Canal Street (which has never actually had a canal on it) is the dividing line between the French Quarter and the American Sector, which would be called downtown in most cities. Streetcar service was restored to its dividing "neutral ground" several years ago, but service has been greatly reduced in the wake of the hurricanes.
Canal Street famously flooded during the hurricanes. Though the water was not very deep, it innundated basements throughout the CBD, inflicting considerable damage.
Dating from 1938, this Walgreens features streamlined architecture and a spectacular wall of neon signs that still works. Would that they had kept with this template!
Looking uptown along Canal from Dauphine. At right is the Ritz-Carleton Hotel converted in 1997 from a 1909 building which originally housed the Maison Blanche department store. The hotel re-opened only a few weeks before our visit.

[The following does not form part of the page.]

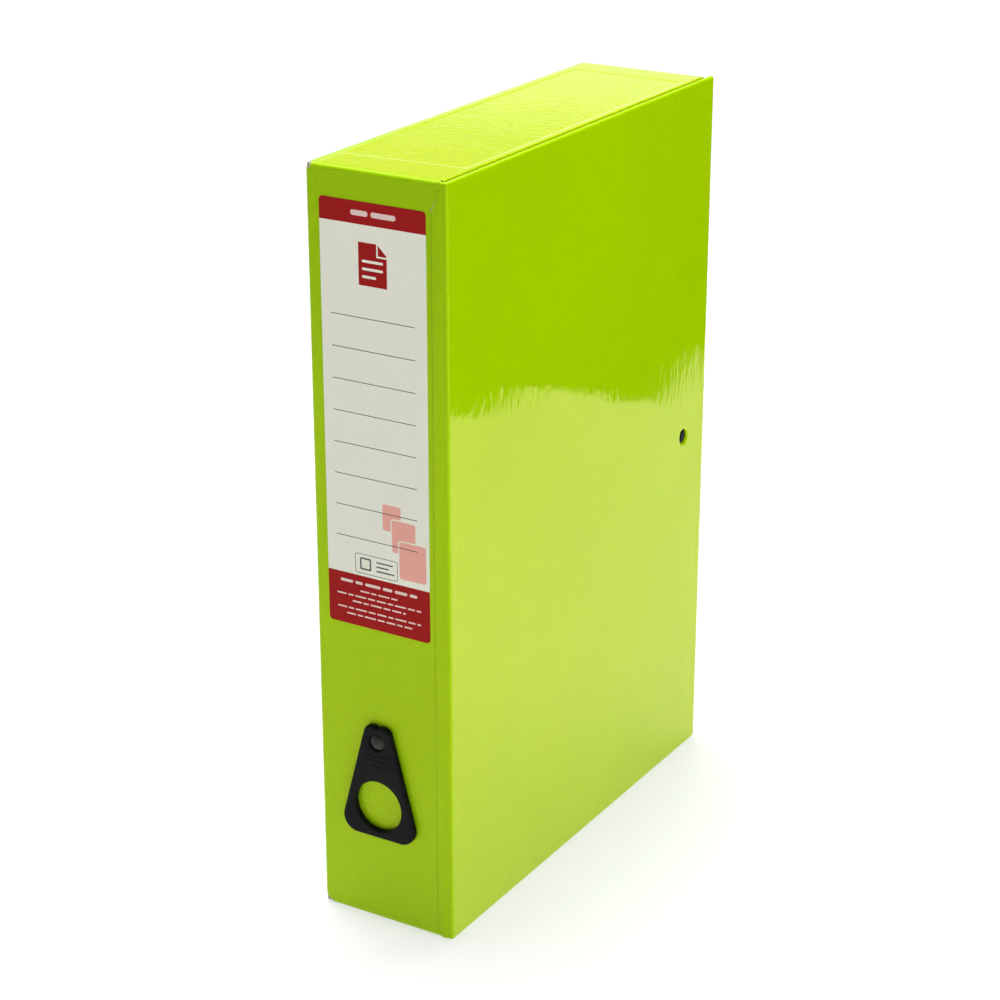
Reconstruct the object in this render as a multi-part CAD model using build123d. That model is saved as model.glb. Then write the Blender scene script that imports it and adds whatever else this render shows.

A small but delightful Art Deco building with Egyptian influences, labeled "Mangel's". It can be seen in a 1962 view on this page, with a sign reading "Sutton's Fairyland".
A strange 1960s facade cover, delightfully intricate. Most of the damage was hurricane-related; the building's ornate metal screen was mostly intact when I photographed it in 2004. A store sign (not quite legible before -- possibly "Mirage") has also vanished.
This small commercial building, most lately home to a Popeyes Fried Chicken, was gutted by fire in the days after the hurricane, when emergency services were unavailable.
The World Trade Center, a punctuation mark at the base of Canal Street. New Orleans has some of the ugliest 1960s skyscrapers to be found anywhere -- even I can't find much redeeming value in this one.
The festive architecture of the Aquarium at the riverfront, where Canal Street ends.
The Crescent City Connection twin bridges, massive spans that cross the Mississippi River to the West Bank. They are the last bridges over the Mississippi; all transit downstream from here must be accomplished by boat. One bridge was completed in 1958; the other three decades later in 1988.